* start *
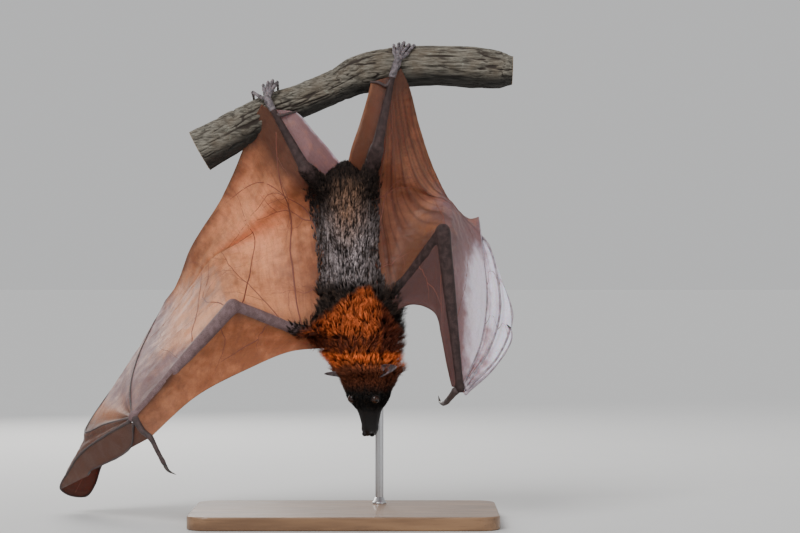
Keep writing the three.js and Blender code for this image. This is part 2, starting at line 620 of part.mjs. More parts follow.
bothSides((side) => place(`eye_${side}`, COLOURS.eye, 0.15, (g) => eye(side, g)));
place('lower_jaw', COLOURS.face, 0.8, (g) => headWhole(g).intersect(jawSpace(g)));
place('head', COLOURS.face, 0.8, (g) => headWhole(g).subtract(jawSpace(GAP - g)));

place('pelvis', COLOURS.backFur, 0.9, (g) => between(bodyWhole(g), CUTS.rump - g, CUTS.top));
place('trunk', COLOURS.backFur, 0.9, (g) => between(bodyWhole(g), CUTS.waist - g, CUTS.rump + g));
place('chest', COLOURS.mantle, 0.9, (g) => between(bodyWhole(g), CUTS.nape - g, CUTS.waist + g));
place('neck', COLOURS.nape, 0.9, (g) => between(bodyWhole(g), CUTS.bottom, CUTS.nape + g));

bothSides((side) => place(`ear_${side}`, COLOURS.wingSkin, 0.6, (g) => ear(side, g)));

bothSides((side) => {
  place(`foot_${side}`, COLOURS.foot, 0.6, (g) => foot(side, g));
  const limbs = limbPieces(side);
  for (const [name, colour] of Object.entries(LIMB_COLOURS)) {
    place(`${name}_${side}`, colour, 0.6, limbs[name]);
  }
});
bothSides((side) => {
  for (const [name, [surface, shape]] of Object.entries(webPieces(side))) {
    place(`${name}_${side}`, COLOURS.wingSkin, 0.6,
      (grow) => solidOf(sheet(surface, { ...shape, grow })));
  }
});

export default bat;
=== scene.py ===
import math

import bpy
import numpy as np
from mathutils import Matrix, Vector


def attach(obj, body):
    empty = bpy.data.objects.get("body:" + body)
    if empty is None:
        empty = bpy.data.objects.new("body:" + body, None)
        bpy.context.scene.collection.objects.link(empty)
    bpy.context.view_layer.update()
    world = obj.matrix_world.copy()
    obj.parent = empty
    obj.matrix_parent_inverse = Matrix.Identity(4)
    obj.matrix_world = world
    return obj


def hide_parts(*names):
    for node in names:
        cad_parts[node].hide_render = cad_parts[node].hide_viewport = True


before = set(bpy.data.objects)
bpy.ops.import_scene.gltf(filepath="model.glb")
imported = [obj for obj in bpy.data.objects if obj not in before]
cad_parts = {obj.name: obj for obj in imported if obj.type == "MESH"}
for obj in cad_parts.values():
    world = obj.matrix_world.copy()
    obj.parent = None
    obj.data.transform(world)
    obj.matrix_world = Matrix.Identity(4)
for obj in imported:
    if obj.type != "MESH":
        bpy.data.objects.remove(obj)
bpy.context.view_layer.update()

# A large fruit bat hanging head down from a cut length of branch, on a display stand.
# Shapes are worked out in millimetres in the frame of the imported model, and each mesh is
# written in metres with its place in its vertices. Bare numbers in a line that shapes
# something are places, widths and heights in millimetres, or shares from 0 to 1.

MM = 0.001
UP = np.array([0.0, 0.0, 1.0])
AWAY = np.array([0.0, -1.0, 0.0])


# ---- The bat's sizes, mm ----

SKIN = 0.6  # thickness of a wing membrane
EYE_RADIUS = 5.2
EAR = {"length": 27.0, "width": 15.0}
EAR_AXIS = {"right": (-0.95, 0.22, -0.1), "left": (0.66, -0.6, 0.24)}  # from root to tip
EAR_BROAD = {"right": (0.0, -0.86, 0.5), "left": (0.1, 0.3, 0.95)}  # across the leaf
HEAD_ROLL = 0.42
HEAD_TOP = np.array([27.5, -9.5, 180.0])
BODY_SECTIONS = [
    [424, 1, 7, -3, 7],
    [413, -1, 24, -6, 16],
    [402, -4, 34, -7, 22],
    [388, -1, 34, -7, 26],
    [374, 0, 31.5, -6, 28],
    [345, 4, 30.5, -4, 30],
    [316, 6, 30, -3, 31],
    [288, 8, 33, -2, 34],
    [267, 12, 41, -2, 38],
    [245, 16, 48, -2, 41],
    [225, 17, 50, -3, 41],
    [203, 20, 47, -5, 38],
    [190, 24, 43, -7, 35],
    [180, 27, 38, -9, 32],
]
HEAD_SECTIONS = [
    [0.3, 36, 28, 31, 0],
    [8, 34, 24, 28, 0],
    [15, 32, 22.5, 26, 0],
    [25, 28, 21.5, 23, 0],
    [33, 25, 20, 21, 0.5],
    [40, 20, 17, 18, 1.5],
    [47, 15, 13.5, 15.5, 2.5],
    [55, 12.4, 10.5, 13.5, 3.5],
    [64, 10, 8.6, 12, 4],
    [72, 9.0, 7.6, 10.5, 4],
    [76.5, 7.6, 5.4, 7.5, 4],
    [78.5, 3.5, 2.6, 3.4, 4],
]
EYE_PLACE = {"along": 33.5, "angle": 0.86, "out": 19.5}
EAR_PLACE = {"along": 2.0, "angle": 1.02, "out": 26.0}
MOUTH = {"from": 30.0, "corner": 12.0, "front": 8.6, "end": 74.0}
PERCH_AXIS = [
    [(-171, 0, 438), 26],
    [(-128.6, 0, 461.5), 24.5],
    [(-107.4, 0, 473), 23.5],
    [(-79, 0, 487), 21.8],
    [(-55.5, 0, 495.6), 20.6],
    [(-23.6, 0, 508.6), 20],
    [(-6, 0, 516.5), 20.2],
    [(12, 0, 525.5), 23],
    [(30.7, 0, 531), 25],
    [(61.4, 0, 536.5), 24.8],
    [(109.7, 0, 538.5), 24],
    [(153.4, 0, 536), 24.8],
    [(183, 0, 533.5), 22.5],
    [(197, 0, 533), 17.5],
]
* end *
▸ INSTRUCTION:
Extract only the lines from the line with "(g) => ear(side, g)));" through the line with "in imported if", keeping both end lines exactly as they are.

▸ RESPONSE BELOW:
bothSides((side) => place(`ear_${side}`, COLOURS.wingSkin, 0.6, (g) => ear(side, g)));

bothSides((side) => {
  place(`foot_${side}`, COLOURS.foot, 0.6, (g) => foot(side, g));
  const limbs = limbPieces(side);
  for (const [name, colour] of Object.entries(LIMB_COLOURS)) {
    place(`${name}_${side}`, colour, 0.6, limbs[name]);
  }
});
bothSides((side) => {
  for (const [name, [surface, shape]] of Object.entries(webPieces(side))) {
    place(`${name}_${side}`, COLOURS.wingSkin, 0.6,
      (grow) => solidOf(sheet(surface, { ...shape, grow })));
  }
});

export default bat;
=== scene.py ===
import math

import bpy
import numpy as np
from mathutils import Matrix, Vector


def attach(obj, body):
    empty = bpy.data.objects.get("body:" + body)
    if empty is None:
        empty = bpy.data.objects.new("body:" + body, None)
        bpy.context.scene.collection.objects.link(empty)
    bpy.context.view_layer.update()
    world = obj.matrix_world.copy()
    obj.parent = empty
    obj.matrix_parent_inverse = Matrix.Identity(4)
    obj.matrix_world = world
    return obj


def hide_parts(*names):
    for node in names:
        cad_parts[node].hide_render = cad_parts[node].hide_viewport = True


before = set(bpy.data.objects)
bpy.ops.import_scene.gltf(filepath="model.glb")
imported = [obj for obj in bpy.data.objects if obj not in before]
cad_parts = {obj.name: obj for obj in imported if obj.type == "MESH"}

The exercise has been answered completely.